▶ [What is being asked] Copy exactly the lines of the records below, and only those lines, beginning with the line that contains "for (const one of STRIPS)" and ending with the line that contains "bpy.data.objects.remove(obj)".

>> Begin Extracted data

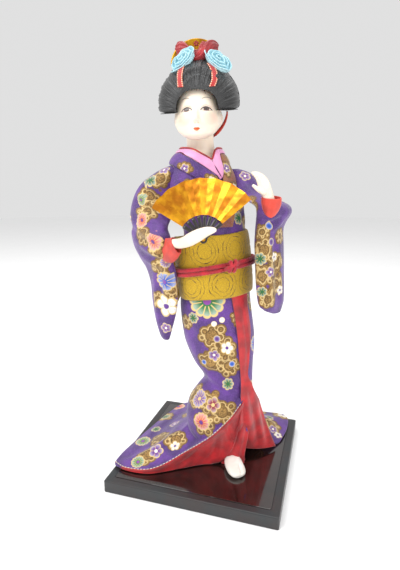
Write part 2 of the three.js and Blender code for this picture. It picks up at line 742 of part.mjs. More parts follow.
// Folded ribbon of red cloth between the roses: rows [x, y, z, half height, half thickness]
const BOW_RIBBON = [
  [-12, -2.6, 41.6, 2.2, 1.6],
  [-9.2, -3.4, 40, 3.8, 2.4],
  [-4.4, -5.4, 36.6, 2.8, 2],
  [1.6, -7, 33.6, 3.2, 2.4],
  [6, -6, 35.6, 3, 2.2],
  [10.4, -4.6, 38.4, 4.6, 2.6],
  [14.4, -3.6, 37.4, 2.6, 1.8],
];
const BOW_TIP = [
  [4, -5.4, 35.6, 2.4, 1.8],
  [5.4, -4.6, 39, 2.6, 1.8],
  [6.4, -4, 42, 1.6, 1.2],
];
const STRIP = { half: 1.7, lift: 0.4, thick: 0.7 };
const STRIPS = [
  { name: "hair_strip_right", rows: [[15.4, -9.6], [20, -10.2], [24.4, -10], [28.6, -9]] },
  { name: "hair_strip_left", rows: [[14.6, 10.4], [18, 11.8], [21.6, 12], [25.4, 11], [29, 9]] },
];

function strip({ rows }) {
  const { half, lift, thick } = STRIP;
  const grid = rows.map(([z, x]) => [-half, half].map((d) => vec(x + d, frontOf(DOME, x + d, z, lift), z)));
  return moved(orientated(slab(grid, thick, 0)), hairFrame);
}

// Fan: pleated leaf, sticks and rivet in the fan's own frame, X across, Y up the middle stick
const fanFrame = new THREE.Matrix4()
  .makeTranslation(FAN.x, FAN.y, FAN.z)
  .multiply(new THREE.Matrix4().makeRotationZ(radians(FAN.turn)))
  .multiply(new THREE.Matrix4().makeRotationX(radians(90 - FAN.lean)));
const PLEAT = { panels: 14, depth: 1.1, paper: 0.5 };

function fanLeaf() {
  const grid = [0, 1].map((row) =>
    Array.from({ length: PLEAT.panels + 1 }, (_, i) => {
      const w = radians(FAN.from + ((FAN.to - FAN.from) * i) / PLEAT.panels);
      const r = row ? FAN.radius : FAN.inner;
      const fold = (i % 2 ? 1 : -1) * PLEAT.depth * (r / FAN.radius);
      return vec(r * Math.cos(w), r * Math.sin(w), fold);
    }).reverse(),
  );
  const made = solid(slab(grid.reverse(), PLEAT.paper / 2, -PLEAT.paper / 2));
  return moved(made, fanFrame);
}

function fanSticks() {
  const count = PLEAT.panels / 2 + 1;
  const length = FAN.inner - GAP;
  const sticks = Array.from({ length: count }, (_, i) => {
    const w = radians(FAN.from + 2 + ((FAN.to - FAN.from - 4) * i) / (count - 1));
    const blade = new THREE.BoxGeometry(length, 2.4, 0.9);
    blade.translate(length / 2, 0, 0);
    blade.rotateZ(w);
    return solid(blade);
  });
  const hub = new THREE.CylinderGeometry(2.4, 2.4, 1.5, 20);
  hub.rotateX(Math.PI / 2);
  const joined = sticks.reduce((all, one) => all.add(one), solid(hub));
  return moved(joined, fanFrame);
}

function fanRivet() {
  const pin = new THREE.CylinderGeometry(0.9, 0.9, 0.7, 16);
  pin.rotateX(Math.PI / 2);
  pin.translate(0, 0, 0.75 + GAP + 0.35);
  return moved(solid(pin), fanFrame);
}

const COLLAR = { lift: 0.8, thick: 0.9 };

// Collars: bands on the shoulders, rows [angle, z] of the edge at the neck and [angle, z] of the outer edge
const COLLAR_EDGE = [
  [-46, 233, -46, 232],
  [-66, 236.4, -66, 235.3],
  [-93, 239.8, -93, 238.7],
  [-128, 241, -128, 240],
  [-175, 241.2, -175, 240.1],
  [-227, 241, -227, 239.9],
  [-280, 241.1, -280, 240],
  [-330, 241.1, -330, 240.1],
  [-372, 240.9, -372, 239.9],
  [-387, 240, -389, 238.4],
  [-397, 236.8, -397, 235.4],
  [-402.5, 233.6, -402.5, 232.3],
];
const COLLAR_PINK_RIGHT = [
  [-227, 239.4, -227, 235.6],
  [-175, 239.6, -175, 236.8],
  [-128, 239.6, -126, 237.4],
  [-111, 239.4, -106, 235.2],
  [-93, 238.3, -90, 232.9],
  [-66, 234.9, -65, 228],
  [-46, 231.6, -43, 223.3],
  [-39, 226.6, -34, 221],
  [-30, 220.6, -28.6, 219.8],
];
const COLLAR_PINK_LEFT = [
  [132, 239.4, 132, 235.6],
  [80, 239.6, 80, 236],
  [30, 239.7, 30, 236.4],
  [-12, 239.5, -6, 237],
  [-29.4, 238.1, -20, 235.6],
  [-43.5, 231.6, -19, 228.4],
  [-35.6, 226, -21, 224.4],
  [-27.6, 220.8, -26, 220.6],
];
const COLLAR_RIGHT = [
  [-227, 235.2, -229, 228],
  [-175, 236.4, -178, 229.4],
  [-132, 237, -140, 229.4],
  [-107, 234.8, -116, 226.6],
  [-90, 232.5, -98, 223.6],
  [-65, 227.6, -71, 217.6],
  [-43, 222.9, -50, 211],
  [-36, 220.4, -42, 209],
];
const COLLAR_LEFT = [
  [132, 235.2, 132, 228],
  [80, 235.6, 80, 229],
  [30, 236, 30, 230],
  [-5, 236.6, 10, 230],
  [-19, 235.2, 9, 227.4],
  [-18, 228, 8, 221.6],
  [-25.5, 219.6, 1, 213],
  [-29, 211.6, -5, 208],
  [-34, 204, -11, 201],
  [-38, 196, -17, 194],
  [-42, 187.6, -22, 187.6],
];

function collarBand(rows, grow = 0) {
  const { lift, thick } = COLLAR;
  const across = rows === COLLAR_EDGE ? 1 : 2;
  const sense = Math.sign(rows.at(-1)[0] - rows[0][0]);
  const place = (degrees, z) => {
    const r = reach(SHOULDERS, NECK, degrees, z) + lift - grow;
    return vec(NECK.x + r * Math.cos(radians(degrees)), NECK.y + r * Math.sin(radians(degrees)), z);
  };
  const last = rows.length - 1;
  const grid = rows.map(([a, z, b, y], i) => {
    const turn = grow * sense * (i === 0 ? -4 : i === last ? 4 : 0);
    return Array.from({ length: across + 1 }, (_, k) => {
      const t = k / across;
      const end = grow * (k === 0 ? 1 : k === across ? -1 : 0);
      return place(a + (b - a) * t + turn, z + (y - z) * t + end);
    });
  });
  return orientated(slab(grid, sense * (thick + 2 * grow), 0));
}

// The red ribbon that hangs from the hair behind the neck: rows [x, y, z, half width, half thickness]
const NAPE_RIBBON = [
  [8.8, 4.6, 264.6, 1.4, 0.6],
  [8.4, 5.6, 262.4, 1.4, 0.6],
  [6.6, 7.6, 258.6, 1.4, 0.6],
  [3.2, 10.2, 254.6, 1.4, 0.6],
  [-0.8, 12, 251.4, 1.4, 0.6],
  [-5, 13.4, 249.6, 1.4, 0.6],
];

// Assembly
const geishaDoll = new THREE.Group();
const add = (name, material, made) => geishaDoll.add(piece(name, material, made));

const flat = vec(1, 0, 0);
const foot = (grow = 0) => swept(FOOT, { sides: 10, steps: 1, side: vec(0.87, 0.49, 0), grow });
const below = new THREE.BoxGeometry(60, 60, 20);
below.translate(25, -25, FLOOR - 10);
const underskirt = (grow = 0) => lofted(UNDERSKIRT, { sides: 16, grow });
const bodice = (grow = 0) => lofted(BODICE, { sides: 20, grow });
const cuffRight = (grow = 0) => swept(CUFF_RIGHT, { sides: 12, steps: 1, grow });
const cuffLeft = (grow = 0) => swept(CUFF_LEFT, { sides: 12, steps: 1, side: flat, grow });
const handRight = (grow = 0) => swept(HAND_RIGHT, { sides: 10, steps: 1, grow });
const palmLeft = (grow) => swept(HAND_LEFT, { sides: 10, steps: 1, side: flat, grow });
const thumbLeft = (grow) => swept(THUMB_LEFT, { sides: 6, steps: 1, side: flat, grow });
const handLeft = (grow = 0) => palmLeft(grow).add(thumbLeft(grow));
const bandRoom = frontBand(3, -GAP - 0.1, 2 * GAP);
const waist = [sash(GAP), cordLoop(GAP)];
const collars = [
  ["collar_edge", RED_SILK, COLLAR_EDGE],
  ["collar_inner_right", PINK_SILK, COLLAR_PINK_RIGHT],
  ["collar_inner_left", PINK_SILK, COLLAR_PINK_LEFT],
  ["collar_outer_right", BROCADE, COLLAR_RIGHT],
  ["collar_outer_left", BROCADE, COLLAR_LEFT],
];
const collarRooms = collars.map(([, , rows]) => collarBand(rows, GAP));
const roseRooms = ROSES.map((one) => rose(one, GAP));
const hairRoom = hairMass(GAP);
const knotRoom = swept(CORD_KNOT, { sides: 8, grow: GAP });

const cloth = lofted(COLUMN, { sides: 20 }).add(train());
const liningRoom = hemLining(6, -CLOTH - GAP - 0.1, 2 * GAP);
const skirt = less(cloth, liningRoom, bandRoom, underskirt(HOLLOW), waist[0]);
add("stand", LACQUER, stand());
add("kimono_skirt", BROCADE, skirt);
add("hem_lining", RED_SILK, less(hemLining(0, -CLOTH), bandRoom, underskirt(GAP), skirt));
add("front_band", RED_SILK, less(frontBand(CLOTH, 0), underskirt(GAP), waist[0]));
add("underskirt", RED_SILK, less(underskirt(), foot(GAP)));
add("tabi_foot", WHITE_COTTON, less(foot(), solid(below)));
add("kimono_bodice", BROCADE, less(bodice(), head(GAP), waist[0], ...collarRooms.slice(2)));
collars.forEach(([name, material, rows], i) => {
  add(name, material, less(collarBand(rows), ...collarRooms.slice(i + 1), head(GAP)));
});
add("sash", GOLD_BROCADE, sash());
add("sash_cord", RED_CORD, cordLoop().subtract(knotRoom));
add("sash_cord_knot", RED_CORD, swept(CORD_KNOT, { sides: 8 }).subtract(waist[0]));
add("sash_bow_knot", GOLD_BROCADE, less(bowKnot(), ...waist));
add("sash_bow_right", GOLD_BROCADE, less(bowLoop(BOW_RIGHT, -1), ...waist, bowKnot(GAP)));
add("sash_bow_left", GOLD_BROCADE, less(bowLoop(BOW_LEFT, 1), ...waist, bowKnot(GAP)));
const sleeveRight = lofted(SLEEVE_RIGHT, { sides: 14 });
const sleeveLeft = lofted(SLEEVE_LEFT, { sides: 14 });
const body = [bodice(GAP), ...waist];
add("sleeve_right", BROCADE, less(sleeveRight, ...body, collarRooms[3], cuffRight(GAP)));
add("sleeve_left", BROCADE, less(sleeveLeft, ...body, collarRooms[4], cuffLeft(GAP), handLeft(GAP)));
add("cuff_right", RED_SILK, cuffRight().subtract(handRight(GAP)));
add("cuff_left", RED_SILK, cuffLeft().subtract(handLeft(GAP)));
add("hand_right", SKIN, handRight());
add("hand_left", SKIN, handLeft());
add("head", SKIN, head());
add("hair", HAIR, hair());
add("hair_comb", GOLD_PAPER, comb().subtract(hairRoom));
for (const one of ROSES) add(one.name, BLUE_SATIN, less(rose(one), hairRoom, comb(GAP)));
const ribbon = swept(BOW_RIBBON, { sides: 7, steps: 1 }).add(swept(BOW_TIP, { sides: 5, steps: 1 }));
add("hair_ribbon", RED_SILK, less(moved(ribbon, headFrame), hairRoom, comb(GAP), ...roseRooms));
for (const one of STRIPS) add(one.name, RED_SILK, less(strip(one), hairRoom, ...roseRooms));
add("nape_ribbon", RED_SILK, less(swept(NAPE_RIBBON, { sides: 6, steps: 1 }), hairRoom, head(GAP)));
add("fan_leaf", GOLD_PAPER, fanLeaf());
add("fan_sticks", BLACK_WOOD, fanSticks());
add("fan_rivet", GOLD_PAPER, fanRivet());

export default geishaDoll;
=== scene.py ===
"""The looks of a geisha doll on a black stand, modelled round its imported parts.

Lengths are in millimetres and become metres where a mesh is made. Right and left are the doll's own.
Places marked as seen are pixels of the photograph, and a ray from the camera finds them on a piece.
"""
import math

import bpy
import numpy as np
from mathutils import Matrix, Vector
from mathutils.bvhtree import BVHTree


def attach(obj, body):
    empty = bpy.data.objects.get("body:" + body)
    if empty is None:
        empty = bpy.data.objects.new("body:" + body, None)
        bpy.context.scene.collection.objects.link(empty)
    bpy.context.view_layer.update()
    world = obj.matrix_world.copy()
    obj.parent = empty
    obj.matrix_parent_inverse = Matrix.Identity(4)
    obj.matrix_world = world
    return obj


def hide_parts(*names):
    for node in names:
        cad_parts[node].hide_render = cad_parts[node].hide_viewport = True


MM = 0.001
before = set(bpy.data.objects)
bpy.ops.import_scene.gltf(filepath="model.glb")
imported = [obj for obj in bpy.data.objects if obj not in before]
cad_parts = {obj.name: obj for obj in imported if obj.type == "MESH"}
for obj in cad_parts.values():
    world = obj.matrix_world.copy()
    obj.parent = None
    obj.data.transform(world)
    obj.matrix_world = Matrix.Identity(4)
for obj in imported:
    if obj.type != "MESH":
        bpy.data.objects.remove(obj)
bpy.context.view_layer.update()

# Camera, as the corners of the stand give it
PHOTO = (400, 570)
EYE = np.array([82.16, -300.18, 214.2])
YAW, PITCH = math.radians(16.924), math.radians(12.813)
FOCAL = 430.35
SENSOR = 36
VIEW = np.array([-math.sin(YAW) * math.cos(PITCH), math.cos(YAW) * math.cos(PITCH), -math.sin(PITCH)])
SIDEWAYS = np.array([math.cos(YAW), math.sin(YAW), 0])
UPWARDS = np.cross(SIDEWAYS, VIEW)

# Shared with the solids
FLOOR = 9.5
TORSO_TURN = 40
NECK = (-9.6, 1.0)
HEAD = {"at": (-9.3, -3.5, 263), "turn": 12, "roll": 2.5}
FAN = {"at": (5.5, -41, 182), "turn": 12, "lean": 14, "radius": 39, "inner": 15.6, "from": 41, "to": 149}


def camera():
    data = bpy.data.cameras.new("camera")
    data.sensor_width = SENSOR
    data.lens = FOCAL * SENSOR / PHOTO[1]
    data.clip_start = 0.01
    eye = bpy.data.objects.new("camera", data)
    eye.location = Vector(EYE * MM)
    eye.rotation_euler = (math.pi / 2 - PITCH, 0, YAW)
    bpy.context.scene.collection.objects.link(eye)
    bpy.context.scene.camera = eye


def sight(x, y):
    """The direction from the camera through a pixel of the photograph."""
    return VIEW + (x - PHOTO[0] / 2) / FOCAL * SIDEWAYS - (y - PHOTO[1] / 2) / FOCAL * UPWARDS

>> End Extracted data
>> Begin Extracted data

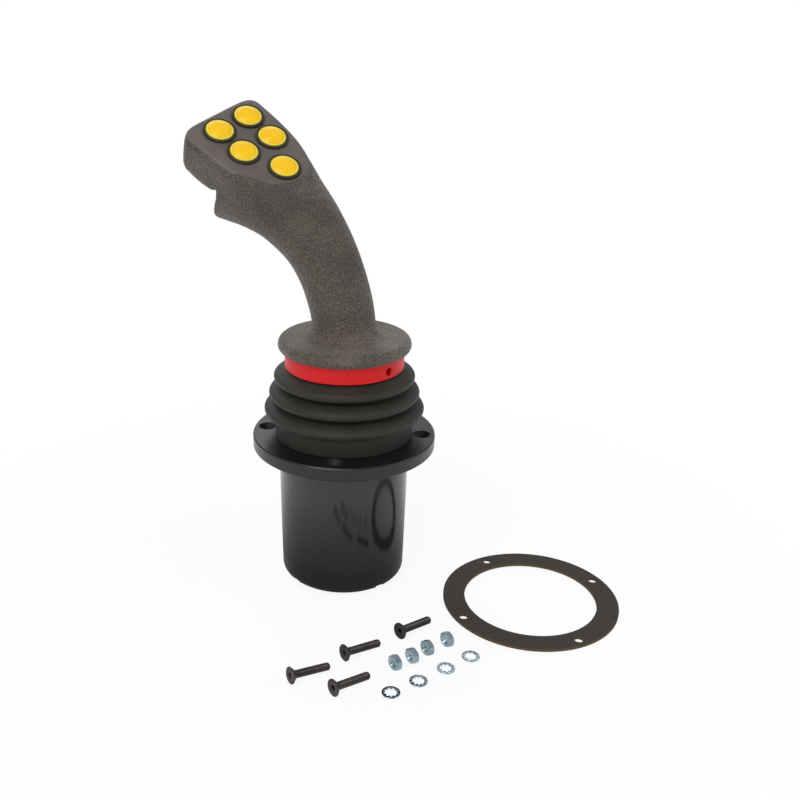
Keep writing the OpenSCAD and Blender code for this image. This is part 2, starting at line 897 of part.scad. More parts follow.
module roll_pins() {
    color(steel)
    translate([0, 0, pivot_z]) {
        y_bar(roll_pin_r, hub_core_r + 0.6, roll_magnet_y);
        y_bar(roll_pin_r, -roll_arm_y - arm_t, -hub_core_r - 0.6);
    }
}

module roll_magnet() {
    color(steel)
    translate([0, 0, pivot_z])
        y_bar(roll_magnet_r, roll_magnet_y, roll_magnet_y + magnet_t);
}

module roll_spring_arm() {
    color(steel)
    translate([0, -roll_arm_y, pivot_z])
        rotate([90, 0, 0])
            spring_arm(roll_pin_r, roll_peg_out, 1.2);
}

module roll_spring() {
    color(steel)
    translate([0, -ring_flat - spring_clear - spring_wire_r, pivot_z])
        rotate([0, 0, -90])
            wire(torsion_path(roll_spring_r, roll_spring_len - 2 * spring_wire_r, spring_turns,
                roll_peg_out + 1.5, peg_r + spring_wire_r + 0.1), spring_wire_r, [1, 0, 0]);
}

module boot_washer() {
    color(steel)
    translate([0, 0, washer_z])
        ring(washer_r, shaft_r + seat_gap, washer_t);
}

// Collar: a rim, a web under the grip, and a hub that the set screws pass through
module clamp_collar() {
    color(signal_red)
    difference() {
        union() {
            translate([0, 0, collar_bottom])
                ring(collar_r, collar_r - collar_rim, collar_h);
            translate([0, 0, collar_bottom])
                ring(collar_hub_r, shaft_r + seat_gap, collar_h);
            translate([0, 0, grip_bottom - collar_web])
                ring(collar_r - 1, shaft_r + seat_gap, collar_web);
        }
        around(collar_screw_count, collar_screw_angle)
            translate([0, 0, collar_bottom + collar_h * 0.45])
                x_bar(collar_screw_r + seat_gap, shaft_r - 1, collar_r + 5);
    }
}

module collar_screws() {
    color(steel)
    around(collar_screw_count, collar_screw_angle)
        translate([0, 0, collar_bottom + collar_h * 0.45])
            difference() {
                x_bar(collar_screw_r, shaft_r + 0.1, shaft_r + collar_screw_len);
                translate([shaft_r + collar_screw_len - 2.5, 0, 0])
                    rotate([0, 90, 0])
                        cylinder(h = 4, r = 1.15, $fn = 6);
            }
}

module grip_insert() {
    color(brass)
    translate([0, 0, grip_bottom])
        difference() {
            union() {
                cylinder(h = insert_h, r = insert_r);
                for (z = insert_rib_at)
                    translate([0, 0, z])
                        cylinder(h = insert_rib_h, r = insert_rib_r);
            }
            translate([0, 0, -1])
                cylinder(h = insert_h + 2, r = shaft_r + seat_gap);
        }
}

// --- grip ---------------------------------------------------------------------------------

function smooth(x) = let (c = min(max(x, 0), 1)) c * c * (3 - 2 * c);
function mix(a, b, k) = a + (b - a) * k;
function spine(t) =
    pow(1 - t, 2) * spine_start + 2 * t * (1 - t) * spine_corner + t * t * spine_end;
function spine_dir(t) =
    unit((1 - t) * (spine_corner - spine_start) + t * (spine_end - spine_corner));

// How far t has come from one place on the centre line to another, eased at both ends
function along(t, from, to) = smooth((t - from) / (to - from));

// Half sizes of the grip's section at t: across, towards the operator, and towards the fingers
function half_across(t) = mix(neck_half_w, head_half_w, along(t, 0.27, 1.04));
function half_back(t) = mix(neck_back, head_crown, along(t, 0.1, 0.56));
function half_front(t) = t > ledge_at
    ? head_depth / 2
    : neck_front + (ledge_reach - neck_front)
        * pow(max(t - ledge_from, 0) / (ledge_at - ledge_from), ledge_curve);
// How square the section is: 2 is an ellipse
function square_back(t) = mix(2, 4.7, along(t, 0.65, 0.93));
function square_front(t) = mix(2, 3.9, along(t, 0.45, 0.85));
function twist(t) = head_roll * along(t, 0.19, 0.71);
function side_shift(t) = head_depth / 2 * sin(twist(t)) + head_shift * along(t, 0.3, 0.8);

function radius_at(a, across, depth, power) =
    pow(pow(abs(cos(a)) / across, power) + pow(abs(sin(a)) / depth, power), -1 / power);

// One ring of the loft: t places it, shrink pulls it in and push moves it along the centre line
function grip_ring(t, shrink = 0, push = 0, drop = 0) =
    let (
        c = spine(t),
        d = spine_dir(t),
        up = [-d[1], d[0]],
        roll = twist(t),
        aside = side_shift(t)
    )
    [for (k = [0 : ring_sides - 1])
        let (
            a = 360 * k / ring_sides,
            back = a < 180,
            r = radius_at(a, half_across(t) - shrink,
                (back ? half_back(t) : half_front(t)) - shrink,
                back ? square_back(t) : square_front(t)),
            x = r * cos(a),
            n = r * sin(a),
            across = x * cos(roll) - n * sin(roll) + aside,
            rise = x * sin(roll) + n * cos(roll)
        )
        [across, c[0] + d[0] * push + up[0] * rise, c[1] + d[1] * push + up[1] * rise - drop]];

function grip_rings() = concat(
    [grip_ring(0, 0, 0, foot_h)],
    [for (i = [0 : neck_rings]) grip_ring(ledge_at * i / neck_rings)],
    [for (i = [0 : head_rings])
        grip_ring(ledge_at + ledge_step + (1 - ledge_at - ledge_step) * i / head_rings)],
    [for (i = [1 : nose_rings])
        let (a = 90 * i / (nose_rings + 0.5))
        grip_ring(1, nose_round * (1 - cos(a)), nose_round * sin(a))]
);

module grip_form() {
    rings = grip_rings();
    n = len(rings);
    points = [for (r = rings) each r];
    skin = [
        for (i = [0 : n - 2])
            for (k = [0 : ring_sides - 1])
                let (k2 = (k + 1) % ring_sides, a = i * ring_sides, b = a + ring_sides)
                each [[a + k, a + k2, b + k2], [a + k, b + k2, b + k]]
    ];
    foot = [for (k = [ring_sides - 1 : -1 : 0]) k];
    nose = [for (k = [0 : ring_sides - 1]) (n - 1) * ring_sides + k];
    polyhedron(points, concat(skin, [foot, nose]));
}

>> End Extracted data

▶ [Solution for this problem]
for (const one of STRIPS) add(one.name, RED_SILK, less(strip(one), hairRoom, ...roseRooms));
add("nape_ribbon", RED_SILK, less(swept(NAPE_RIBBON, { sides: 6, steps: 1 }), hairRoom, head(GAP)));
add("fan_leaf", GOLD_PAPER, fanLeaf());
add("fan_sticks", BLACK_WOOD, fanSticks());
add("fan_rivet", GOLD_PAPER, fanRivet());

export default geishaDoll;
=== scene.py ===
"""The looks of a geisha doll on a black stand, modelled round its imported parts.

Lengths are in millimetres and become metres where a mesh is made. Right and left are the doll's own.
Places marked as seen are pixels of the photograph, and a ray from the camera finds them on a piece.
"""
import math

import bpy
import numpy as np
from mathutils import Matrix, Vector
from mathutils.bvhtree import BVHTree


def attach(obj, body):
    empty = bpy.data.objects.get("body:" + body)
    if empty is None:
        empty = bpy.data.objects.new("body:" + body, None)
        bpy.context.scene.collection.objects.link(empty)
    bpy.context.view_layer.update()
    world = obj.matrix_world.copy()
    obj.parent = empty
    obj.matrix_parent_inverse = Matrix.Identity(4)
    obj.matrix_world = world
    return obj


def hide_parts(*names):
    for node in names:
        cad_parts[node].hide_render = cad_parts[node].hide_viewport = True


MM = 0.001
before = set(bpy.data.objects)
bpy.ops.import_scene.gltf(filepath="model.glb")
imported = [obj for obj in bpy.data.objects if obj not in before]
cad_parts = {obj.name: obj for obj in imported if obj.type == "MESH"}
for obj in cad_parts.values():
    world = obj.matrix_world.copy()
    obj.parent = None
    obj.data.transform(world)
    obj.matrix_world = Matrix.Identity(4)
for obj in imported:
    if obj.type != "MESH":
        bpy.data.objects.remove(obj)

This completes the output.